Here is the junior team member examining the competitor “We Like Turtles.”

The race starts out with a confusion-inducing loop around the wood sculpture close to the beach.

The water portion of the race really separates the [INSERT DOMINANT NOUN OF CHOICE] from the [INSERT CORRESPONDING SUBMISSIVE NOUN HERE].  Here I am during one of the longer water portions of the race.

With the help of my support team I crossed the finish line in 6th place (out of the 14 teams which started the race). For this accomplishment I ranked first place for a solo team.

On the trip back home I realized I was feeling the burn. In addition to my support for Bernie Sanders, I also forgot to apply sunscreen over my fishnet stockings.

Lego My Eggo

It was a good year for team Lego My Eggo. We finished 6th out of 14 teams which means we even exceed our goal of getting the “median award.”
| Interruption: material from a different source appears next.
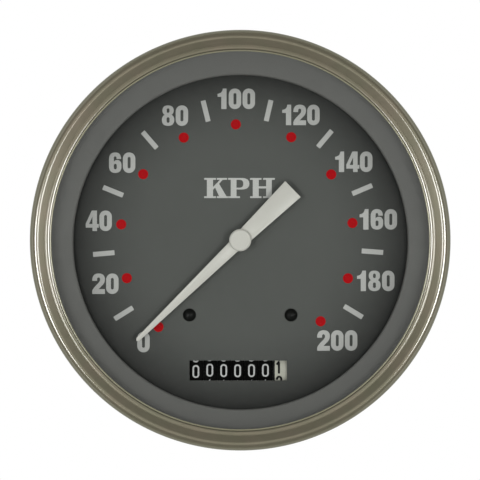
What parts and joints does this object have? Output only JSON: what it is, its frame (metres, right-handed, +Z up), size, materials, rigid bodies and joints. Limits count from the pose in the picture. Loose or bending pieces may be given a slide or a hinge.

To the best of my knowledge, this was the first year that someone recorded our presentation and posted it on youtube. I still think our Doctor Who Covered Wagon Rap Song was our best all time skit.

From a design perspective the craft did quite well. It had good balance in the water and held together with the exception of the rear bicycle wheel. Next year I’m going to replace the wood frame that connects the frame to the wheel with a metal structure.  Live and learn.

So now our team is spending the next 10 months trying to think of a new theme for the 2015 race. Until then check out the website for information on the next race.

Prime Contenders

Here is the transcript of our parade skit:

You may address me as number 2– the number one prime number.  Behind me is number 3, the number 2 prime, and also with me is numbers 5 and 7, the third and fourth primes.

We represent the prime numbers– positive integers evenly divisible by only ourselves and one.  We are tired of being treated as freaks and second hand citizens on the number line.

Welcome to prime time– when all numbers are treated equally.  To make this dream a reality, we will now present our organizations prime directive:

We the primes, an infinite subset of the positive integers, are demanding equal rights to composite numbers.  The time has come to elect one of our own to the position of prime minister.

Don’t forget that we prime numbers hold the keys to your most important encryption programs.  And who do you think controls the prime rate?  Remember this the next time your are in your house built on prime real estate while eating a wonderfully cooked piece of prime rib.

If our demands for equality are not met, we will not hesitate to call on one of our strongest military allies, optimus prime.

That is all.

Doctor Who Kinetics Song

Here is a picture of Katherine and I in front of our 2007 Kinetics craft.  Why a covered wagon?  Well, the rap song we sung at the parade explained it all.  Katherine sang the first part and I sang the second part.

It started all out with my old man
An old school player doing all he can
Not much for progress, hard work was the key
But he never even heard of Manifest Destiny

But thing got ugly real quick one day
When pa came home early from bailing hay
He walked around the barn on the way to the can
Just to see us playing a little “Jack and Diane”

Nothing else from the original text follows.